Coinbase announced Tuesday it will bring 1:1-backed tokenized U.S. stocks to its onchain platform, enabling users to own, trade, and redeem actual shares of American companies — with automatic dividends and no synthetic exposure.
How the Tokenized Stocks Work
The tokenized shares represent real, underlying U.S. stocks, held one-to-one. That means each token corresponds to a single share of a company. Dividends land automatically in holders' wallets, a feature that skips the traditional manual payout process.
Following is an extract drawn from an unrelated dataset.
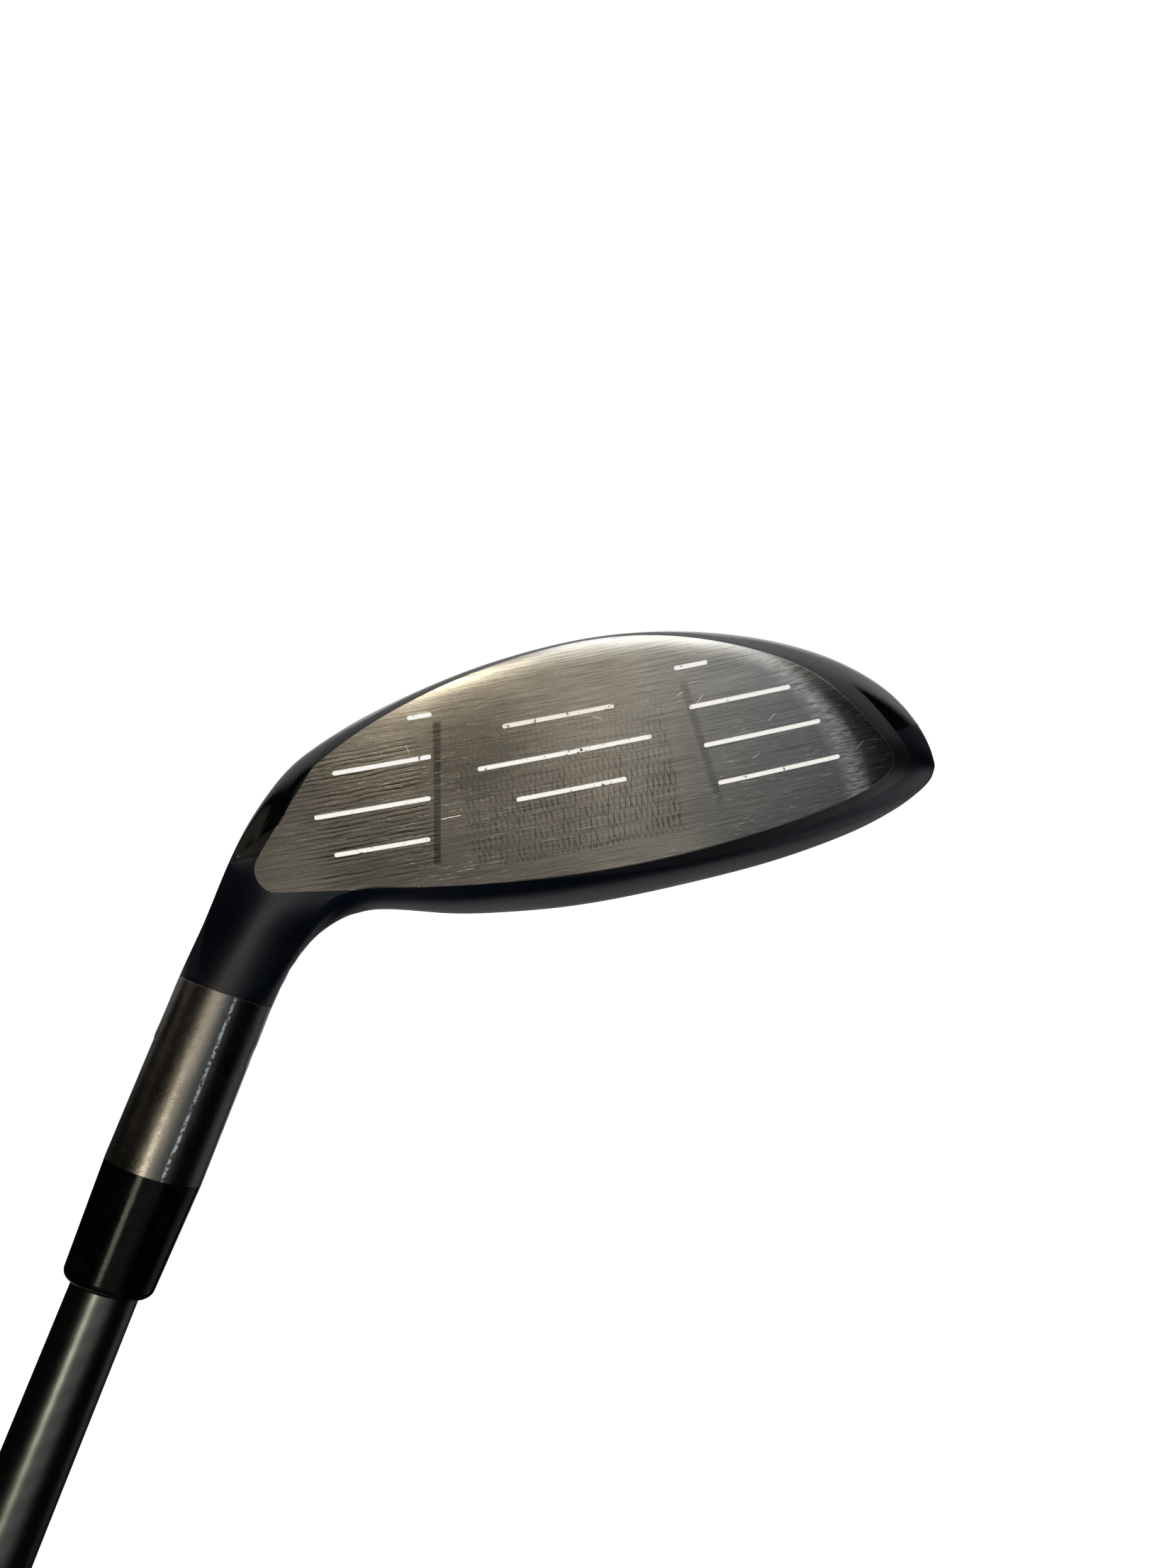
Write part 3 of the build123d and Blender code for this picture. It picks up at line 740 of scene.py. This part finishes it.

The company stressed there’s no synthetic exposure — users aren't betting on price movements through derivatives; they hold the actual equity.
What This Means for Users
Anyone on the platform can buy, sell, and hold these tokens onchain. Redemption is built in, so users can convert tokens back to conventional shares. For crypto-native traders, this opens a way to hold blue-chip stocks alongside their digital assets without leaving the blockchain environment. For traditional investors, it’s a step toward tokenized securities that behave like the real thing, minus the paperwork.
The Onchain Shift
Coinbase has been pushing deeper into onchain finance. The move follows a broader industry push to bring real-world assets — bonds, real estate, now stocks — onto distributed ledgers. Tokenization promises faster settlement, 24/7 trading, and programmable features like automatic dividends. But regulatory questions linger. The company didn't say which stocks will be available first or when the launch will happen. Users will have to wait for those details.